Football: Brown looks for solidity at back

CRAIG BROWN was content to accept second billing behind Kenny Dalglish in the Glasgow media circus yesterday, just as he will be satisfied with second place in Group Nine of the Euro 2000 qualifying campaign and the opportunity such status would give Scotland to reach next year's finals via a play-off.

Scotland's 3-2 defeat by the Czech Republic in Prague, after they led 2-0 with 25 minutes remaining, confirmed the victors' place in the Netherlands and Belgium. Brown's men, meanwhile, reconvene in the autumn locked in a four-way fight with Lithuania, Bosnia and Estonia for the runners-up spot.

"A long, hard season took its toll on us in the last half-hour," the Scotland manager said. "But if we can get back to somewhere near full strength I can see us winning our remaining four fixtures and making the play-offs.

"No one could accuse us of being boring, though it would be nice to get back to being solid at the back. It's been disappointing to concede goals in recent games, especially from set-pieces."

Brown has not given up hope of staging the home match with Bosnia in October rather than in mid-August, as Uefa has ordered. Looking further ahead, he welcomed Dalglish's return and the possibility that his impact might extend beyond Parkhead.

"I hope that there's a spin-off for Scotland," Brown said. "Kenny has always shown true patriotism. Even when he was winning his 100th cap he was incredibly enthusiastic. I'm sure his appointment will prompt Celtic to sign the best Scottish players and run a productive youth policy."

As for the Czechs, who have now won all seven group matches, the evidence of two games against Scotland threw out confusing signals as to their prospects of repeating the run that swept them to the final of Euro 96.

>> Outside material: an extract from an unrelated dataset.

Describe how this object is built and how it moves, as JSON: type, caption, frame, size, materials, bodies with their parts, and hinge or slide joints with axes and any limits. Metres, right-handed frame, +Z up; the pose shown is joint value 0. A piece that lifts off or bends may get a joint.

Any side who can come from two down late in the game are clearly not lacking in spirit. There are also pockets of world-class ability, manifested most obviously against Scotland by the Lazio midfielder, Pavel Nedved, and in patches by Patrik Berger and Vladimir Smicer.

But then there is Karel Poborsky. Now with Benfica and approaching 50 caps, he still has only one goal for his country, the one against Portugal at Villa Park which sealed his move to Manchester United.

Despite the fact that the Czechs used two enormous strikers, Vratislav Lokvenc and Jan Koller, who are to international football what Kevin Francis is to the English lower divisions, Poborsky's service from the right wing was at best fitful.

Another player well known to Premiership audiences, the goalkeeper Pavel Srnicek, retains a weakness on high balls which played a part in Scotland's opening goal, a Paul Ritchie header.

Surprisingly, Jozef Chovanec can find no place in his starting line-up for the Nuremberg striker, Pavel Kuka, whose high-quality equaliser within minutes of being sent on took his international tally to 25. Although Scotland were ultimately undone by a Koller header after the Czechs resorted to route one, Kuka's cleverness is likely to be the more viable option in more exalted company.

n Uefa, European football's ruling body, is to ask the Danish football association why fewer than 250 fans from Denmark watched Wednesday's Euro 2000 qualifier against Wales at Anfield. The Danes, who won 2-0, had vetoed switching the fixture to Ninian Park, Cardiff, because of the latter's limited capacity. They claimed 4,000 of their fans would go to the match.